Oratomic is skipping that stage entirely. It has no plans to sell or develop NISQ systems. The company is going directly for utility-scale fault-tolerant quantum computing, targeting commercial viability by the end of this decade. This is the same strategy that PsiQuantum, valued at $7 billion last September, has adopted. But Oratomic argues its approach is fundamentally simpler and less expensive because it requires roughly 50 times fewer qubits. PsiQuantum targets a million-qubit machine. Oratomic targets 20,000.
That gap matters for more than just bragging rights. Fewer qubits means smaller vacuum systems, less laser infrastructure, lower power consumption, and a faster path to manufacturing. In hardware startups, component count is the single best predictor of timeline risk. Oratomic's architecture has fewer components by design.
What the $300M Series A Actually Buys
A $300 million Series A is unusual in any industry. It is almost unheard of in quantum computing, where the capital requirements are typically spread across multiple rounds over a decade. The size of this round tells you something about the competitive landscape. Quantum computing has entered a phase that looks like the early GPU wars. Infleqtion and Quantinuum went public this year. Rigetti and IonQ have seen their share prices surge over the past 18 months.
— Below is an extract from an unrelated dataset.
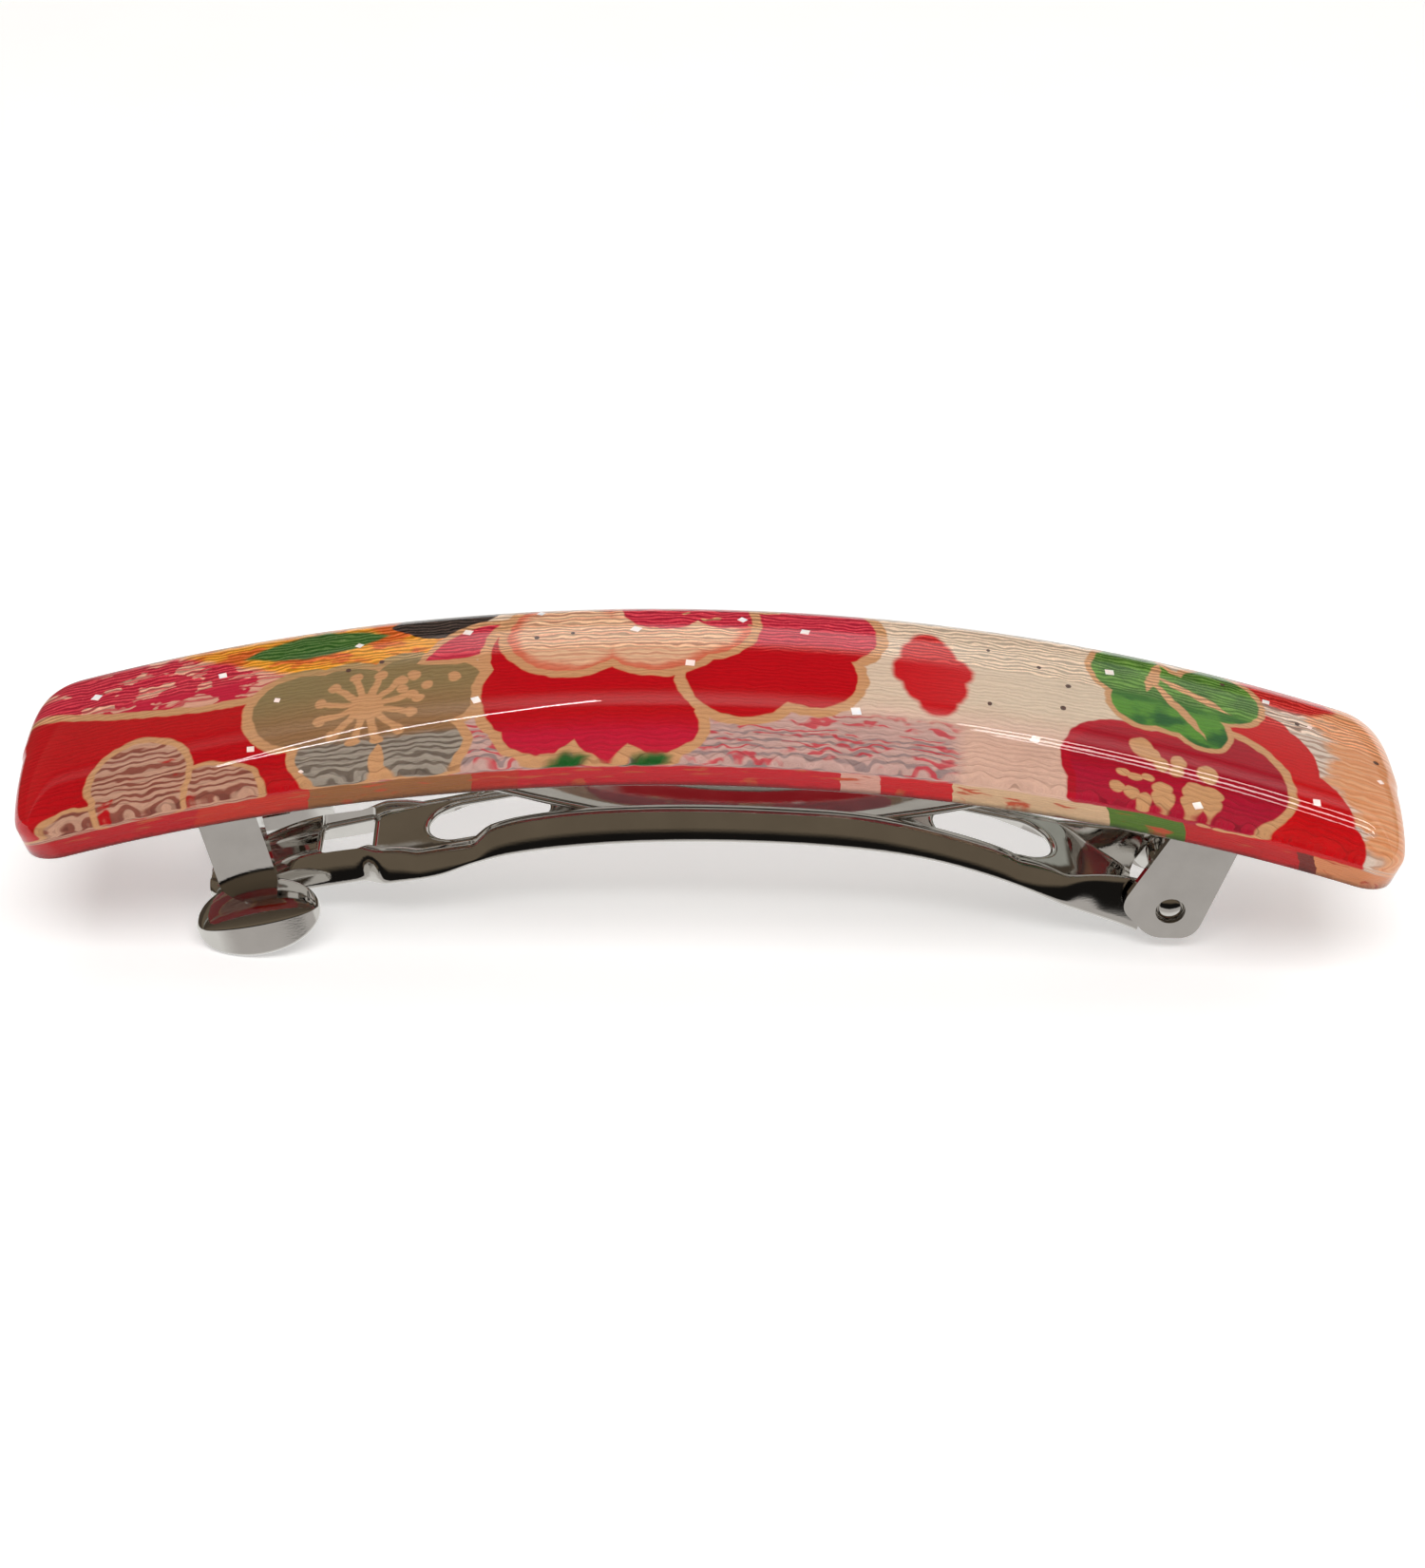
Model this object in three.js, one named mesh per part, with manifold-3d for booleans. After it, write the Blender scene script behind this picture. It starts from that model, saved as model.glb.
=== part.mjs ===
// Barrette: a clear resin bar with a printed crepe sheet cast inside, glued to a steel French clip.
// Millimetres. +X runs along the bar from the catch to the hinge, +Z points from the clip to the resin,
// and the origin is under the middle of the bar, level with the feet of the clip.

import * as THREE from 'three';
import { mergeVertices } from 'three/addons/utils/BufferGeometryUtils.js';
import Module from 'manifold-3d';

const wasm = await Module();
wasm.setup();

// Driving dimensions. Along-arc places s are measured on the underside of the resin, from its middle,
// and heights h are measured square to that arc, up from the underside.
const ARC_R = 149;
const BAR = { length: 102.6, width: 18.8, corner: 3.6, wall: 2.4, crown: 2.8, endRun: 4.4, power: 2.4 };
const LAYER_GAP = 0.1;
const BACKING = 0.5;
const FABRIC = { thickness: 0.3, inset: 0.35 };
const PAD = { halfLength: 38, width: 8.6, thickness: 0.22 };
const PLATE = { start: -39.6, end: 40.6, width: 9.3, thickness: 0.6, drop: 0.4 };
const EAR = { thickness: 0.55, hole: 1.12, outer: 4.7 };
const PIN = { x: 34.55, z: -13.56, r: 1.05, halfLength: 4.3, dome: 0.3 };
const LOOP = { s: 26.3, length: 1.6, halfWidth: 3.6, post: 0.4, depth: 1.0, strap: 0.4, inset: 0.05 };
const CATCH = { s: -36.8, width: 4.4, thickness: 0.55, bridge: 0.5, legEnd: -9.0, gap: 0.15 };
const PADDLE = { halfLength: 4.7, halfHeight: 2.9, dome: 1.2, sheet: 0.45, lean: 47, x: 0.3, z: -10.8 };
const TOOTH = { reach: 1.5, thickness: 0.5, end: -8.0 };
const RIVET = { shank: 0.7, hole: 0.8, head: 1.5, headHeight: 0.45 };
const SPRING = { middle: 1.8, width: 5.8, sheet: 0.3, proud: 0.02 };
const ARM = { sheet: 0.5, halfWidth: 4.25, neckHalf: 3.3, hingeHalf: 3.9, tipX: -38.2, knuckle: 2.1,
  proud: 0.03 };
const SLOT = { left: -16.6, right: 21.2, halfLength: 4.8, halfWidth: 2.6 };
const WINDOW = { x: -27.3, halfLength: 2.2, halfWidth: 2.5, corner: 0.5 };
const ARC_STEPS = 36;
const CURVE_STEPS = 44;
const CORNER_STEPS = 10;

// Shapes of the clip's stamped strips, as (s, h) points on smooth curves. Where the rail runs along the
// web, its edge lies inside the thickness of the web, so that the two solids join cleanly.
const WEB_LINE = [[-41.8, -10.8], [-36, -10.1], [-29, -9.5], [-22.5, -9.2], [-12.5, -8.2], [0, -7.95],
  [12, -8], [20, -8.3], [28, -9], [32, -10.6], [35.5, -11.9]];
const RAIL_TOP = [[-41.2, -11], [-36, -9.2], [-32, -8.4], [-27, -8.4], [-24.5, -8.6], [-21.5, -9.35],
  [-19.3, -8.7], [-17.2, -7.3], [-12.5, -6.5], [-6, -6.15], [6, -6.03], [12, -6.1], [18, -6.75], [23.5, -7.8],
  [26.2, -9], [29, -9.7], [32.5, -10.4], [35, -10.9]];
const RAIL_BOTTOM = [[-41.2, -11.15], [-36, -11.1], [-30, -11.15], [-26, -11], [-22, -10.8], [-18.9, -9.95],
  [-15.7, -9.35], [-8, -8.8], [2, -8.55], [11.5, -8.55], [17.4, -8.85], [24, -9.9], [30.7, -11.5],
  [35, -12.15]];
// The spring's leaf and the lower edge of its side lips, from its middle outwards.
const LEAF_LINE = [[0, -7.5], [8, -7], [13, -5.85], [18, -4.2], [23, -2.1], [26, -1.3], [28, -1.2]];
const LIP_LINE = [[0, -7.78], [5, -7.6], [8, -7.6], [13, -6.6], [18, -4.95], [22, -3.1], [24.6, -1.95]];

const LOOKS = {
  resin: { color: 0xf4e6e2, roughness: 0.05, metalness: 0.0 },
  fabric: { color: 0xb5202a, roughness: 0.8, metalness: 0.0 },
  glue: { color: 0xd8d2c4, roughness: 0.5, metalness: 0.0 },
  steel: { color: 0xc9c7c3, roughness: 0.12, metalness: 1.0 },
};

// ---- solids ----

function solidOf(geometry) {
  const bare = geometry.clone();
  bare.deleteAttribute('normal');
  bare.deleteAttribute('uv');
  const merged = mergeVertices(bare, 1e-5);
  return new wasm.Manifold(new wasm.Mesh({
    numProp: 3,
    vertProperties: new Float32Array(merged.attributes.position.array),
    triVerts: new Uint32Array(merged.index.array),
  }));
}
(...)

The window for establishing a dominant position is closing, and Oratomic is using its capital to compress years of development into months.
The funding will go toward scaling the system from lab demonstration to full-scale deployment. That means building the laser arrays, the vacuum chambers, the control electronics, and the software stack needed to operate a 20,000-qubit machine. It also means hiring the engineering team that can take a Caltech physics breakthrough and turn it into a product that enterprises can actually buy and operate.
What This Means for Founders Building With AI
Quantum computing and AI are converging faster than most startup founders realize. The same complex calculations that quantum computers will accelerate optimization problems, molecular simulations, cryptographic analysis are the ones that next-generation AI systems will need to handle. Oratomic's timeline places a practical quantum computer within reach by 2030, which means founders building products today need to start thinking about three things.
First, post-quantum cryptography is not a 2040 problem anymore. If Oratomic delivers on its 2030 target, any data encrypted today with RSA or ECC will be vulnerable within a decade. Startups handling sensitive data long-term healthcare records, financial transactions, government contracts should begin evaluating post-quantum migration paths now. The window for action is shorter than most security teams appreciate.
Second, quantum-classical hybrid architectures will create a new middleware layer. The first practical quantum computers will not replace classical hardware. They will sit alongside it, handling specific subroutines while GPUs and CPUs handle the rest. Companies that build the orchestration, scheduling, and data transfer layers between classical and quantum systems will own a critical piece of infrastructure that every quantum user will need.
Third, the talent arbitrage window is open. Quantum computing expertise today is concentrated in academic labs and a handful of startups. Oratomic's $300 million raise, combined with the public listings of Infleqtion and Quantinuum, means the quantum talent market is about to get competitive. Startups that hire quantum-aware engineers now while the pool is still affordable will have a structural advantage when this market reaches mainstream adoption.
Oratomic has not built its full-scale machine yet. But it has done something more important: it has demonstrated that the physics works, raised the capital to scale it, and convinced a set of the world's most sophisticated deep tech investors that the bet is real. For founders building in adjacent spaces, the signal is clear. The quantum clock is ticking faster than the headlines suggest, and the companies that prepare for it now will be the ones that benefit when the first fault-tolerant machine goes online.